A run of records
------------------------------------------------------------
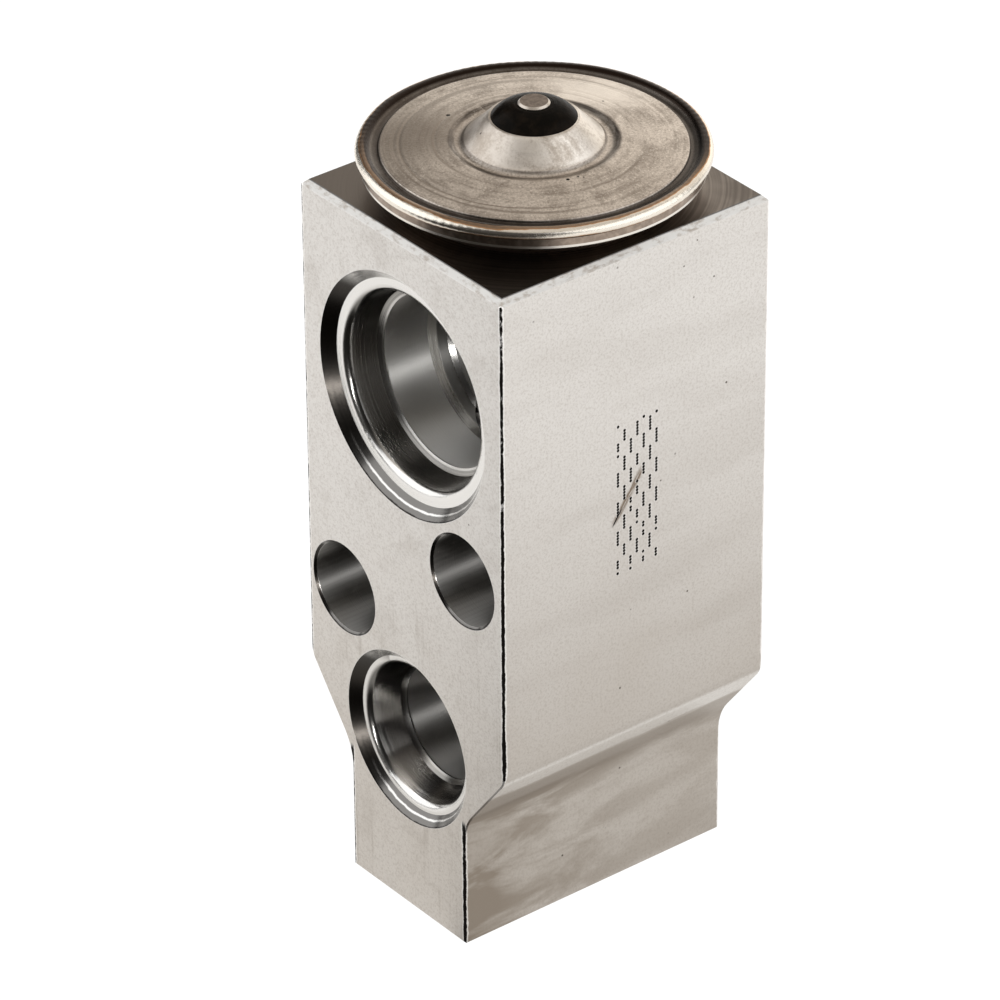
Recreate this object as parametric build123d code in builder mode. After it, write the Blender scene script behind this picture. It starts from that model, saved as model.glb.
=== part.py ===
from build123d import *
import os
from math import asin, degrees, sqrt

# Block-type thermostatic expansion valve for a vehicle's air conditioning.
# Millimetres. X runs across the port face, -Y is the port face seen first, +Z is up.
# The origin is the middle of the foot's underside, on the axis of all turned pieces.

# Extruded block with a narrow foot
block_width = 24.3
block_depth = 25.8
block_height = 60.0
foot_width = 14.2
flank_foot_height = 11.0
flank_top_height = 17.5
flank_round = 2.0
foot_round = 5.0
top_bevel = 0.5
arris_bevel = 0.12

# Suction ports: the same stepped seat on the front and the back face, over a narrower passage
suction_height = 46.4
suction_bore_radius = 7.0
suction_bore_length = 4.2
suction_shoulder_width = 0.3
suction_shoulder_length = 0.62
suction_land_length = 0.93
suction_lip = 0.35
suction_step_width = 0.55
suction_step_depth = 0.25
suction_taper_width = 0.61
suction_taper_depth = 2.5
suction_ledge_width = 1.04
suction_ledge_depth = 0.1
suction_rim_bevel = 0.9

# Liquid ports: inlet in front, outlet at the back
liquid_height = 15.5
liquid_bore_radius = 4.75
liquid_step_width = 0.3
liquid_step_depth = 0.4
liquid_taper_width = 1.03
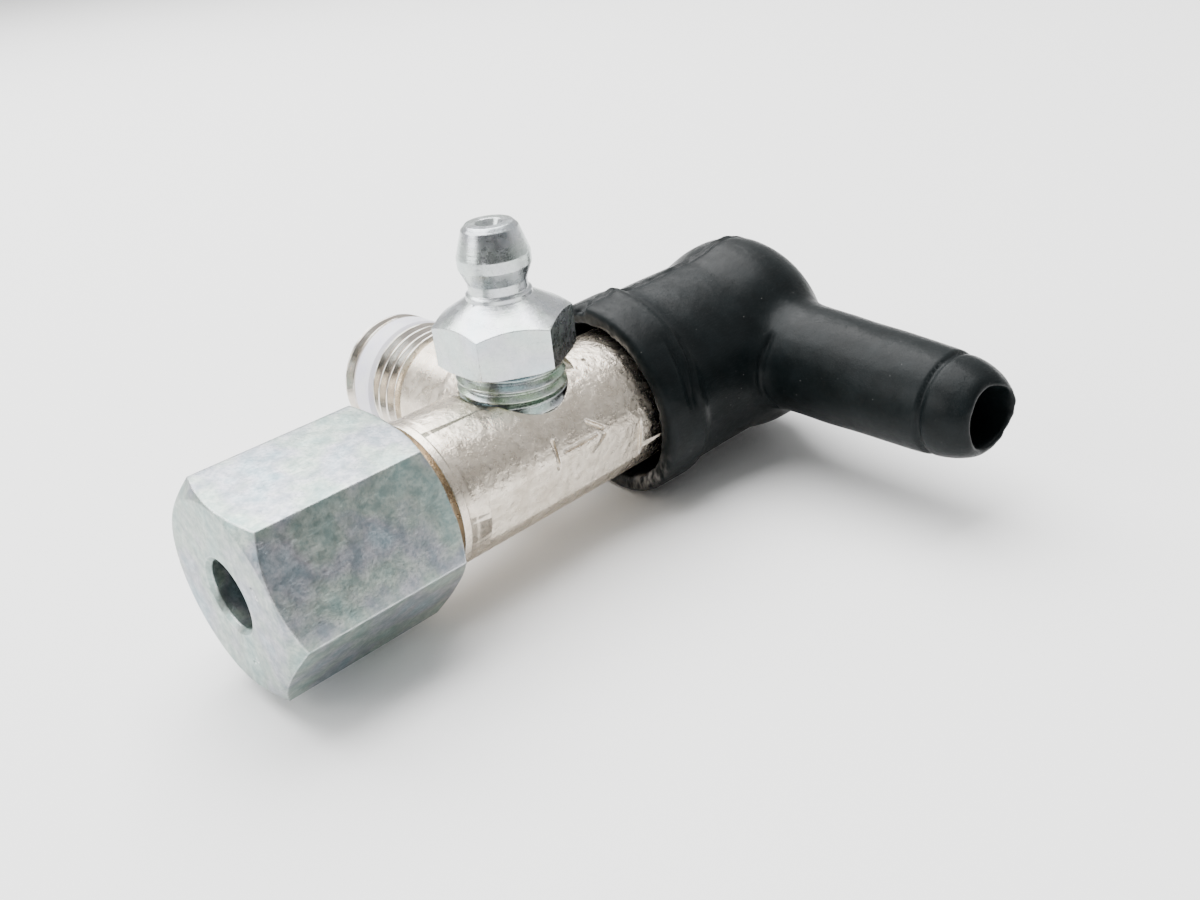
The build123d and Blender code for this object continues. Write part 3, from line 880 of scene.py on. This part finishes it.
------------------------------------------------------------
Here, the records must be output exactly and in full.

- **Full response**:
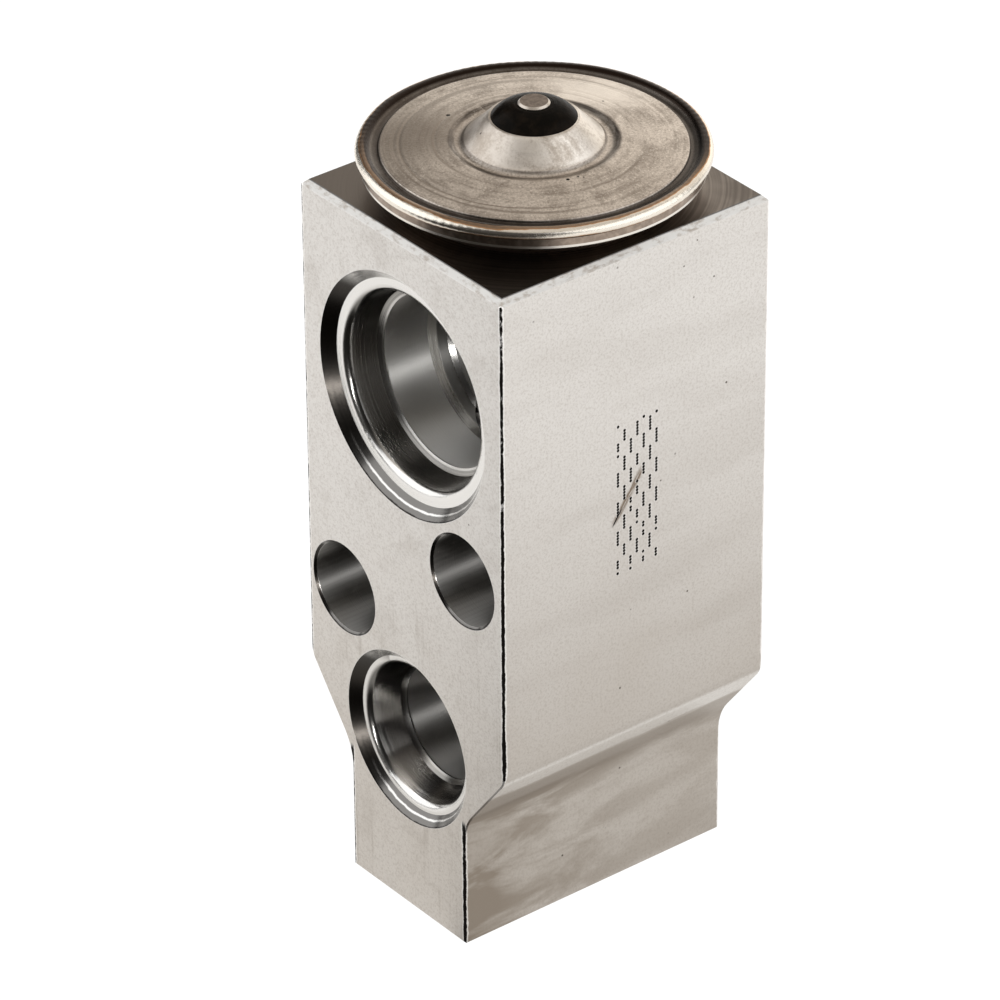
Recreate this object as parametric build123d code in builder mode. After it, write the Blender scene script behind this picture. It starts from that model, saved as model.glb.
=== part.py ===
from build123d import *
import os
from math import asin, degrees, sqrt

# Block-type thermostatic expansion valve for a vehicle's air conditioning.
# Millimetres. X runs across the port face, -Y is the port face seen first, +Z is up.
# The origin is the middle of the foot's underside, on the axis of all turned pieces.

# Extruded block with a narrow foot
block_width = 24.3
block_depth = 25.8
block_height = 60.0
foot_width = 14.2
flank_foot_height = 11.0
flank_top_height = 17.5
flank_round = 2.0
foot_round = 5.0
top_bevel = 0.5
arris_bevel = 0.12

# Suction ports: the same stepped seat on the front and the back face, over a narrower passage
suction_height = 46.4
suction_bore_radius = 7.0
suction_bore_length = 4.2
suction_shoulder_width = 0.3
suction_shoulder_length = 0.62
suction_land_length = 0.93
suction_lip = 0.35
suction_step_width = 0.55
suction_step_depth = 0.25
suction_taper_width = 0.61
suction_taper_depth = 2.5
suction_ledge_width = 1.04
suction_ledge_depth = 0.1
suction_rim_bevel = 0.9

# Liquid ports: inlet in front, outlet at the back
liquid_height = 15.5
liquid_bore_radius = 4.75
liquid_step_width = 0.3
liquid_step_depth = 0.4
liquid_taper_width = 1.03
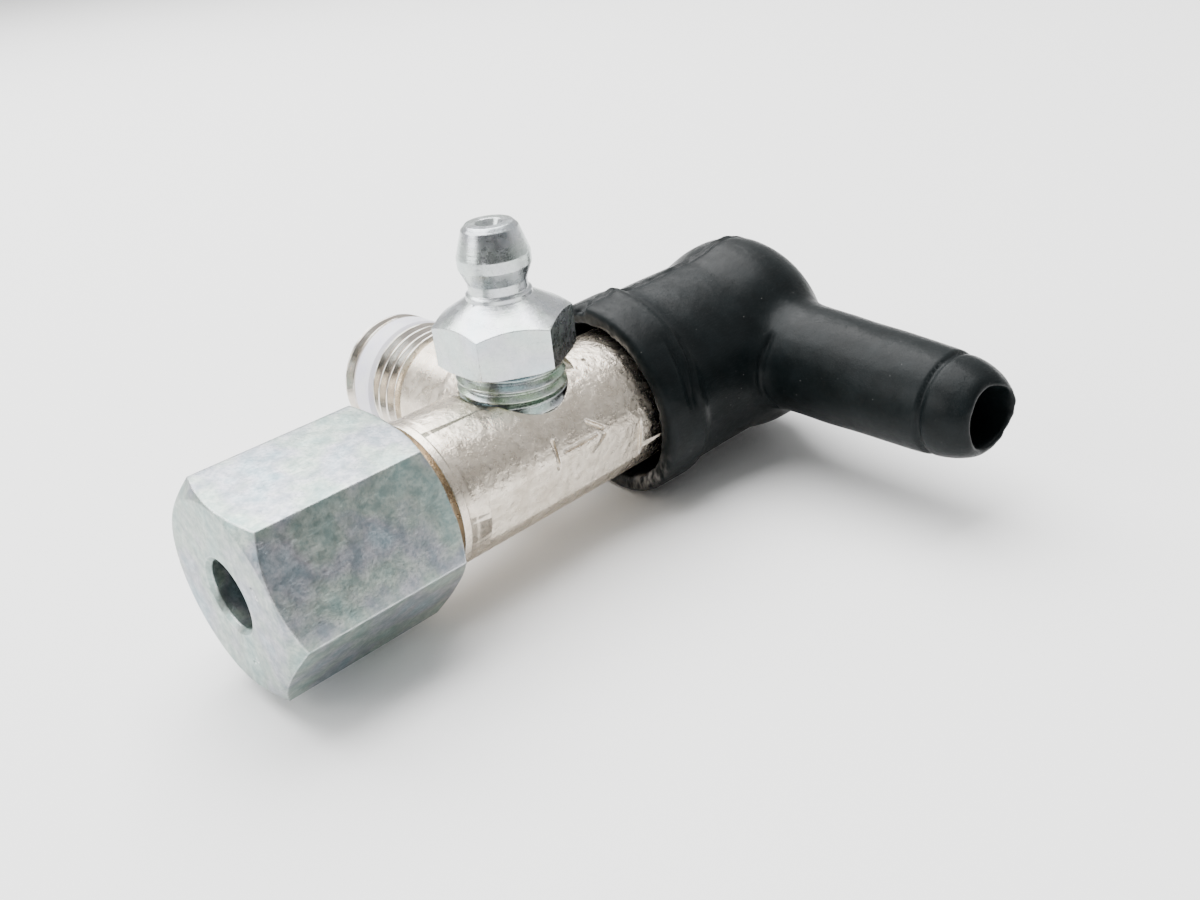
The build123d and Blender code for this object continues. Write part 3, from line 880 of scene.py on. This part finishes it.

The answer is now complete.